Given Sorkin's passion for the days of yore (at least politically speaking), I'm going to guess the lead character would be a disgruntled typewriter passed from one aimless owner to the next. He's been used to write crappy middle school papers, to write overwrought love letters, and has had his keys smashed by careless children. Finally, he ends up in the hands of an actual writer only to find the man is a hack. He's mad as hell and he can't take all this crappy writing anymore!

The Typewriter Rallying The Office Supplies To Come Up With The Best Novel Ever 

A rousing speech is all it would take for the typewriter to rally the younger office supplies — mechanical pencils, post-it notes, and paper clips — to get behind his idea to write the novel themselves. They can do it because they are idealistic dreamers who can make the world a better place as long as they work together. The younger supplies immediately begin to hero worship the cantankerous typewriter. 

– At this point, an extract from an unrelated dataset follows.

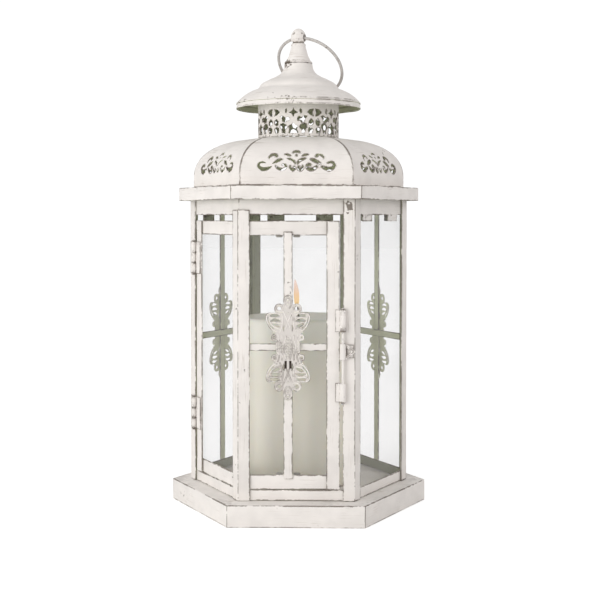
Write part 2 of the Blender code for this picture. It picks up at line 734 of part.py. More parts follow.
def make_latch(door, hasp_swing):
    """A rod in two brackets on the door's stile, and a leaf on it that laps over the post."""
    bore = LATCH_ROD + GAP
    plate_far = LATCH_U - LATCH_PLATE_WIDTH
    brackets = {"upper": UPPER_BRACKET, "lower": LOWER_BRACKET}
    for level, (rise, length) in brackets.items():
        z0, z1 = FLOOR + rise, FLOOR + rise + length
        name = "latch_bracket_" + level
        item = leaf(FRONT, rectangle(plate_far, LATCH_U, z0, z1), LATCH_U, LATCH_W,
                    LATCH_BARREL, bore, [(z0, z1)])
        placed(item, name, painted(name), door)
    rod = pinned(FRONT, LATCH_U, LATCH_W, LATCH_ROD, LATCH_ROD_HEAD, FLOOR + LOWER_BRACKET[0],
                 FLOOR + sum(UPPER_BRACKET))
    placed(rod, "latch_rod", painted("latch_rod"), door)
    z0, z1 = FLOOR + HASP[0], FLOOR + sum(HASP)
    tip_u, tip_z = LATCH_U + HASP_REACH, (z0 + z1) / 2
    outline = [(LATCH_U, z0), (tip_u, tip_z - HASP_TIP / 2), (tip_u, tip_z + HASP_TIP / 2), (LATCH_U, z1)]
    layer = (LATCH_W - SHEET / 2, LATCH_W + SHEET / 2)
    hasp = meshed(on_face(FRONT, [outline], *layer))
    x, y = on_side(FRONT, LATCH_U, LATCH_W)
    boolean(hasp, cylinder(LATCH_BARREL, z0, z1, x, y), "hasp_knuckle", "UNION")
    boolean(hasp, cylinder(bore, z0 - SHEET, z1 + SHEET, x, y), "hasp_bore", "DIFFERENCE")
    placed(hasp, "hasp", painted("hasp"), hasp_swing)
    width, height = KEEPER_SIZE
    keeper_far = tip_u - SHEET
    strip("keeper", FRONT, (keeper_far - width, keeper_far), (tip_z - height / 2, tip_z + height / 2),
          (FITTING_IN, FITTING_OUT))


def make_candle():
    """A pillar candle with a shallow melted top, and its wick."""
    bottom = FLOOR + GAP
    top = bottom + CANDLE_HEIGHT
    well = WICK_RADIUS + GAP
    profile = [(well, top - 2 * WAX_POOL_DEPTH), (WAX_POOL_RADIUS, top - WAX_POOL_DEPTH),
               (CANDLE_RADIUS - 3 * CANDLE_SHOULDER, top), (CANDLE_RADIUS, top - CANDLE_SHOULDER),
               (CANDLE_RADIUS, bottom + CANDLE_SHOULDER), (CANDLE_RADIUS - CANDLE_SHOULDER, bottom),
               (0, bottom), (0, top - WICK_DEPTH), (well, top - WICK_DEPTH)]
    body = turned(profile, ROUND_STEPS, closed=True)
    placed(body, "candle", material("wax", (0.87, 0.84, 0.74), 0.45))
    foot = top - WICK_DEPTH + GAP
    wick = [(0, foot + WICK_DEPTH + WICK_HEIGHT), (WICK_RADIUS, foot + WICK_DEPTH + WICK_HEIGHT - GAP),
            (WICK_RADIUS, foot), (0, foot)]
    placed(turned(wick, 8), "wick", material("wick_cotton", (0.10, 0.08, 0.06), 0.9))


def joint_empty(name, spot):
    empty = bpy.data.objects.new(name, None)
    PARTS.objects.link(empty)
    empty.location = spot
    return empty


def main():
    door = joint_empty("door_axis", (*on_side(FRONT_LEFT, HINGE_U, HINGE_W), FLOOR))
    hasp_swing = joint_empty("hasp_axis", (*on_side(FRONT, LATCH_U, LATCH_W), MID_Z))
    ring_swing = joint_empty("ring_axis", (0, 0, KNOB_MID))
    bpy.context.view_layer.update()
    make_plinth()
    make_sill()
    make_frieze()
    make_posts(door)
    make_eave()
    make_petals()
    make_collar()
    make_cap()
    make_top_fitting()
    make_ring(ring_swing)
    make_glass(door)
    make_bars(door)
    make_door_frame(door)
    make_hinges(door)
    make_latch(door, hasp_swing)
    make_candle()
    hasp_swing.parent = door
    hasp_swing.matrix_parent_inverse = door.matrix_world.inverted()


main()
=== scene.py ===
"""Visual model of a six-sided candle lantern in rubbed white paint, laid out as a Blender add-on."""

import json
from math import atan2, cos, hypot, pi, radians, sin

import bmesh
import bpy
from mathutils import Matrix, Vector, noise


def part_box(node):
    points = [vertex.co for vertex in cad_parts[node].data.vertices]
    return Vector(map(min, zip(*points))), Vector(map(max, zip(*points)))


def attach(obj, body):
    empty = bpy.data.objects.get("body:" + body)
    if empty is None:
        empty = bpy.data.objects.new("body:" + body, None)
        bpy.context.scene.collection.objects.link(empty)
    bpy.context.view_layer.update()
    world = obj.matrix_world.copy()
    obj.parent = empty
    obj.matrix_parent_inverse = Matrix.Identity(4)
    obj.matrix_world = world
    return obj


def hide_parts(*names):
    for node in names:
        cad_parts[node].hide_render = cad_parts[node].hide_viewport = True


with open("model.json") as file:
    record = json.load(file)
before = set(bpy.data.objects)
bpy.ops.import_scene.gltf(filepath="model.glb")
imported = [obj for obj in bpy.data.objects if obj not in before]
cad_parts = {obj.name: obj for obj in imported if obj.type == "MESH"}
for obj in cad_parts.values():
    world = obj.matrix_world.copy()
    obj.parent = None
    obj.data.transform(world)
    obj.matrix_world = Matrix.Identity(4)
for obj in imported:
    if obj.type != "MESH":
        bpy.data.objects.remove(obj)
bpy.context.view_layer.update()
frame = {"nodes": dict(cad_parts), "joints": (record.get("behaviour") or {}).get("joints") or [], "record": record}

bl_info = {
    "name": "Candle Lantern",
    "version": (1, 0, 0),
    "blender": (4, 5, 0),
    "location": "View3D > Sidebar > Lantern",
    "description": "Builds a rubbed white sheet-metal candle lantern around its packed frame",
    "category": "Add Mesh",
}

MM = 0.001
MERGE = 0.00001
SHEET = 0.8 * MM
COS30 = cos(radians(30))
FACES = {"rear_right": 0, "rear": 1, "rear_left": 2, "front_left": 3, "front": 4, "front_right": 5}
BODIES = frame["record"]["behaviour"]["bodies"]
SLOT_OF = {part["node"]: part["material_slot"] for part in frame["record"]["subparts"]}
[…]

The Typewriter's Ex-Girlfriend Becomes Instrumental To The Plot 

Voiced by Amanda Peet, the piece of paper that got away will be the typewriter's greatest source of annoyance and inspiration. Less a piece of a paper and more a cheerleader of the typewriter's inherent awesomeness, she would urge him forward in his quest with banter and unabashed encouragement. By the end of the movie she would become the last page of the novel because they complete each other, but they would never last. 

The Pencils Have All The Best Walk & Talk Scenes

As the young editors, the pencils are super busy and full of idealistic thoughts they can only voice as they scramble across the pages of the novel erasing, proofreading, and talking about how awesome the typewriter is. 

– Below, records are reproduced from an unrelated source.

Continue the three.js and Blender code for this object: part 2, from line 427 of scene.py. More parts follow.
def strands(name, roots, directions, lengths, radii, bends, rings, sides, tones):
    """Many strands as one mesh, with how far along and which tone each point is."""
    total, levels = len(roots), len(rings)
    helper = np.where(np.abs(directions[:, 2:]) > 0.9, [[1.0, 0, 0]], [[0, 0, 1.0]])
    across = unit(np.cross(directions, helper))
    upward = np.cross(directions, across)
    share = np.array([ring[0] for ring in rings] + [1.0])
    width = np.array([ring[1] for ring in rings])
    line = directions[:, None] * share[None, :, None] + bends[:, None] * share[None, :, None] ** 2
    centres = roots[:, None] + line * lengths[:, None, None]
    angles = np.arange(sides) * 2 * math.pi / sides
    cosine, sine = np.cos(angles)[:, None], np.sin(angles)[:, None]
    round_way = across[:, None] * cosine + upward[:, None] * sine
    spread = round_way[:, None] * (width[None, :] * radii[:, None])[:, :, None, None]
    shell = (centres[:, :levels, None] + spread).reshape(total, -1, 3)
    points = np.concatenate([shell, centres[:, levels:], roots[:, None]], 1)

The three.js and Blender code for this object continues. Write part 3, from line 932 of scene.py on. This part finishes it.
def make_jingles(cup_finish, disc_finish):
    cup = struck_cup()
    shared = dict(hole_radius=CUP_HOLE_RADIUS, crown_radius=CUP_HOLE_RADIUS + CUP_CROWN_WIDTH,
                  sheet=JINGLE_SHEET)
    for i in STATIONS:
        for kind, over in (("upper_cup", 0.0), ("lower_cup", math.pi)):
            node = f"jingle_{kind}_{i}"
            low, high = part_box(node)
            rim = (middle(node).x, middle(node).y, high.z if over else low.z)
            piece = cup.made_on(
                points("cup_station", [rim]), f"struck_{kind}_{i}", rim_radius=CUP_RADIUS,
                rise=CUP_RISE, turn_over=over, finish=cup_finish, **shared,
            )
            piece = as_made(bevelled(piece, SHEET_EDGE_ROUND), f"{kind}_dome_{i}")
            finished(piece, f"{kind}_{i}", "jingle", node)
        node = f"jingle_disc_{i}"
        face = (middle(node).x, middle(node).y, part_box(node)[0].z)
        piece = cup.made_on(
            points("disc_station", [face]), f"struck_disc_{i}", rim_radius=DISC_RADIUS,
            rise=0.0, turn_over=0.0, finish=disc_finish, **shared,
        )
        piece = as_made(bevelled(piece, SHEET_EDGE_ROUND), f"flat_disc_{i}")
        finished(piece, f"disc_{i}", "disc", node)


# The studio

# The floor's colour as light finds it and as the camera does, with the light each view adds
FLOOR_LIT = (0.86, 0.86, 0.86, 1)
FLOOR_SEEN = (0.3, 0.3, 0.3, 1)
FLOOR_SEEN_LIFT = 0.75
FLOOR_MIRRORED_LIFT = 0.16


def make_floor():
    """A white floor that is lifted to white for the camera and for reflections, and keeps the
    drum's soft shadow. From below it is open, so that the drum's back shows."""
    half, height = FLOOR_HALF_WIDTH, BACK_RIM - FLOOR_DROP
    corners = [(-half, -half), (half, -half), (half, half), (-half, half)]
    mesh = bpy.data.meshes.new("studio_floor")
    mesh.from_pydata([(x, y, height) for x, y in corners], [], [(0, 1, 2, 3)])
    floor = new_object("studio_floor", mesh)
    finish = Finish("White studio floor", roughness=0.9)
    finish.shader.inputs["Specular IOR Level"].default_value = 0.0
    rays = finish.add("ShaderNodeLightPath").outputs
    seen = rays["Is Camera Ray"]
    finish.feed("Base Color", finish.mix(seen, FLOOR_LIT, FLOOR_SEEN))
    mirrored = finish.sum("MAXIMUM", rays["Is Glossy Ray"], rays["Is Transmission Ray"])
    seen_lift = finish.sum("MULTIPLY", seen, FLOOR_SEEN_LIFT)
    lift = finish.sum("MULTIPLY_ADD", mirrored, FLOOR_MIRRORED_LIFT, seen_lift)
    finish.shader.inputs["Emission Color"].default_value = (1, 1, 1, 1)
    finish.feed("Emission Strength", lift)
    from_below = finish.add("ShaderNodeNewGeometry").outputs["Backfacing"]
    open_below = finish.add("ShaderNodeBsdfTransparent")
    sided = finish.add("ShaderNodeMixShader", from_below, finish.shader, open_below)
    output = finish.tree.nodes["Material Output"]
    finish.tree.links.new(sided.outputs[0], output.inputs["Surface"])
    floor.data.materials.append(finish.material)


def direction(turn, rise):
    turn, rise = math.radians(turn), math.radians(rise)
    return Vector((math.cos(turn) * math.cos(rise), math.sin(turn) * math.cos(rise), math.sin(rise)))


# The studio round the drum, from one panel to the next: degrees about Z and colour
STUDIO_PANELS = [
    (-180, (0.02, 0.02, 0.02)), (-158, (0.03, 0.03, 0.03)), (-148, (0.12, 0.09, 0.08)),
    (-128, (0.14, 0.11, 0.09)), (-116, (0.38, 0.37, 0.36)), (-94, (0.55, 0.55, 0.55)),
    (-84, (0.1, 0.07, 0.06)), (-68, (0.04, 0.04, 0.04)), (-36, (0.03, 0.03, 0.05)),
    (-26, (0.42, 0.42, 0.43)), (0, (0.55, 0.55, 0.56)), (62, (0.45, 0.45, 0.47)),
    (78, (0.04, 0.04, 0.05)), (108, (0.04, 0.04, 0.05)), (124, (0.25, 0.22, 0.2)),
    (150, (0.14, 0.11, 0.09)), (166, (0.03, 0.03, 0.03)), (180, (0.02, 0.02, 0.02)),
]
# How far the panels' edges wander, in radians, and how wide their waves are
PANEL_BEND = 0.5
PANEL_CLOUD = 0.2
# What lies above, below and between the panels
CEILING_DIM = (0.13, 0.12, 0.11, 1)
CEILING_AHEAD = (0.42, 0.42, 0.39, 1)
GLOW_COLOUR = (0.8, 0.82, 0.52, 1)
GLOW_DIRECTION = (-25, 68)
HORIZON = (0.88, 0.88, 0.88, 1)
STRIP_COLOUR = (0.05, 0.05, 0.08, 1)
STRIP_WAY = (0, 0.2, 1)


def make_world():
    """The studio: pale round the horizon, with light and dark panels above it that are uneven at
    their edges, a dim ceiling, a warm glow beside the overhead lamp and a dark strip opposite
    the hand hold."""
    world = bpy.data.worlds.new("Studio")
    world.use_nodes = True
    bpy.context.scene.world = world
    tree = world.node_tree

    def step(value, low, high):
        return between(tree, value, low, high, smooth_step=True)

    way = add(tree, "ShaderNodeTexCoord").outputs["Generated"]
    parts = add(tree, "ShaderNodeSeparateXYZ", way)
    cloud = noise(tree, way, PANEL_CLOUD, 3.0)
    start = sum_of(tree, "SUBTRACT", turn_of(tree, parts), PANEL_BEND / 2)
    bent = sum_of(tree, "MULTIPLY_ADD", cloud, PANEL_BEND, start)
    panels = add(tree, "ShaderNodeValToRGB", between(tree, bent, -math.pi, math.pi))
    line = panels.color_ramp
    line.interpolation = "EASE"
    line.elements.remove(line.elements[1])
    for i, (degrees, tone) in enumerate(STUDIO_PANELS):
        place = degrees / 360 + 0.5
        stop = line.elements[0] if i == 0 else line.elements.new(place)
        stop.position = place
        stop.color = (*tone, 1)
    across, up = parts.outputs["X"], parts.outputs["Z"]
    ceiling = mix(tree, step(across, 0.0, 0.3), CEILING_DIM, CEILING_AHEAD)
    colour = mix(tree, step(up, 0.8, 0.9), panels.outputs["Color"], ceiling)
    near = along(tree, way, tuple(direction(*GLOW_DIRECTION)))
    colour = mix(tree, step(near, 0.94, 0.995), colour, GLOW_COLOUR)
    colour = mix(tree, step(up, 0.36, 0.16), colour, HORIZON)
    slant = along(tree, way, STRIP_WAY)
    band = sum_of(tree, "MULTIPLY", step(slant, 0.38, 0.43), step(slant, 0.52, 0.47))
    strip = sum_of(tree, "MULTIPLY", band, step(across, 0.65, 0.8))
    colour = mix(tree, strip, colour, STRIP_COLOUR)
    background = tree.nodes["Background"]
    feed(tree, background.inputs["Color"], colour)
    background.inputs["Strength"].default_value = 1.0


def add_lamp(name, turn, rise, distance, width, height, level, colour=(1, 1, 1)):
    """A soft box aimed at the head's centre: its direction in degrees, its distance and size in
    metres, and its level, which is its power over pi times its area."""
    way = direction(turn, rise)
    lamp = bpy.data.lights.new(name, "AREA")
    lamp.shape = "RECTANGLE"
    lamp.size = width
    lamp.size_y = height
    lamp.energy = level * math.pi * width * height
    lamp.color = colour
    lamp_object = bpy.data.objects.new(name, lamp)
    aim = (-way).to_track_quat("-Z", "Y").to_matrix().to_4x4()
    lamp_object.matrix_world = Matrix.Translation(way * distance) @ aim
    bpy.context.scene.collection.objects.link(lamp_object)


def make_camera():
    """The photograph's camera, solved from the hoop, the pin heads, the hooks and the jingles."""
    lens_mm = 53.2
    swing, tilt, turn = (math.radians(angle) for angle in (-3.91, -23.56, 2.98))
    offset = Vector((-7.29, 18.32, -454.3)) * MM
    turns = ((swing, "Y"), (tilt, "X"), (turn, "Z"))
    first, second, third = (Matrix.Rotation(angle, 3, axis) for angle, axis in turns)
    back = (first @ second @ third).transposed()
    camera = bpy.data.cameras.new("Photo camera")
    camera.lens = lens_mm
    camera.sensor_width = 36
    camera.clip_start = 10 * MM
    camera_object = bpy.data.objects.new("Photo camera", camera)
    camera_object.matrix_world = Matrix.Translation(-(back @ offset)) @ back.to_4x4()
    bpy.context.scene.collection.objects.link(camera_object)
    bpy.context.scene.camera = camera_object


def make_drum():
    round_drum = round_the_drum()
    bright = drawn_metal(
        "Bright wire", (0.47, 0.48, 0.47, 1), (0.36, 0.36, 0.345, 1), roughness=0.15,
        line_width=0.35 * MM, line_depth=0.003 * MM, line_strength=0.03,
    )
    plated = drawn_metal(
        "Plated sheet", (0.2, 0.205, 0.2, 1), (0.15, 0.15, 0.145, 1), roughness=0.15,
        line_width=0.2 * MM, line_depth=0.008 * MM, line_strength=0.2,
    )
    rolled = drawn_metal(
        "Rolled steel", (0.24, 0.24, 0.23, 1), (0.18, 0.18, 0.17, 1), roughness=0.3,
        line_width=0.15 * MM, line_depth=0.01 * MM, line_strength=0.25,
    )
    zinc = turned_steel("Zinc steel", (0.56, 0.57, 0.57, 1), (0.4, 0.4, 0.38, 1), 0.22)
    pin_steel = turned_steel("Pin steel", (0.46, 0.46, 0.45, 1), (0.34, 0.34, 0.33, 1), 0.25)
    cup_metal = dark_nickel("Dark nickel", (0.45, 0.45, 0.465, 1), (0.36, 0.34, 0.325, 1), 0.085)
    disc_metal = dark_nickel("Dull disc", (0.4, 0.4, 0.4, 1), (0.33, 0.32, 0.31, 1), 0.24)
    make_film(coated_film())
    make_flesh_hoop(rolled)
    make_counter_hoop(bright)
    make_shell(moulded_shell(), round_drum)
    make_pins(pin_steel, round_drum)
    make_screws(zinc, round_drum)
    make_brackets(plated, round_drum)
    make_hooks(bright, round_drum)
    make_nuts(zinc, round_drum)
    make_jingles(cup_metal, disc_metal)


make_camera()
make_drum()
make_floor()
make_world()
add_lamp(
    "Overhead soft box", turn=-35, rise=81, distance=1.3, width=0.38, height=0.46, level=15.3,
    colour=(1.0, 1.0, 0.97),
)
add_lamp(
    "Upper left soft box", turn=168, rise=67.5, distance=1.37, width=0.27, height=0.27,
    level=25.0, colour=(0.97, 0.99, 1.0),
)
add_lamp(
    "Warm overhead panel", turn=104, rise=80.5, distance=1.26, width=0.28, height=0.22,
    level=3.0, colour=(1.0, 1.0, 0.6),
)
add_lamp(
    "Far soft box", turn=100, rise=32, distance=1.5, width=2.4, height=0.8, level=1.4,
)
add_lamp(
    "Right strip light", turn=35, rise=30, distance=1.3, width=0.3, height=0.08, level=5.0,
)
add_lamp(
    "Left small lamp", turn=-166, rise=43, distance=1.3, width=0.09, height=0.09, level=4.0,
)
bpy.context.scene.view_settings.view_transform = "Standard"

Mismatched Co-Workers No. 2 Pencil & Snarky Paper Clip Banter Their Way To Love

They are the Josh and Donna of the desk organizer. 

One Of The Pencils Inspires The Typewriter To Keep Writing  

Toward the end of the movie, the typewriter would become deeply discouraged and begin lashing out at the lower level office supplies. Maybe he even starts to overindulge in typewriter ribbons. No one can get him out of his funk, not even his ex, the paper. Enter the pencil. She isn't a major character in the movie, but she has been observing the typewriter this whole time and as she relays how the typewriter has inspired her, he becomes inspired by his own inspiration. 

The Office Supplies' Efforts Are Overlooked By The Writer, But It Doesn't Matter

In the end, the faceless writer takes credit for the typewriter's masterpiece. His team is heartbroken, but he tells them it doesn't matter. Only the work matters and they did the best work they could. The writer is a metaphor for the world. 

Admittedly, Sorkin's Pixar movie would have been a weird and possibly not at all child friendly story, but those pencils would have been your favorite Pixar characters, and you know it.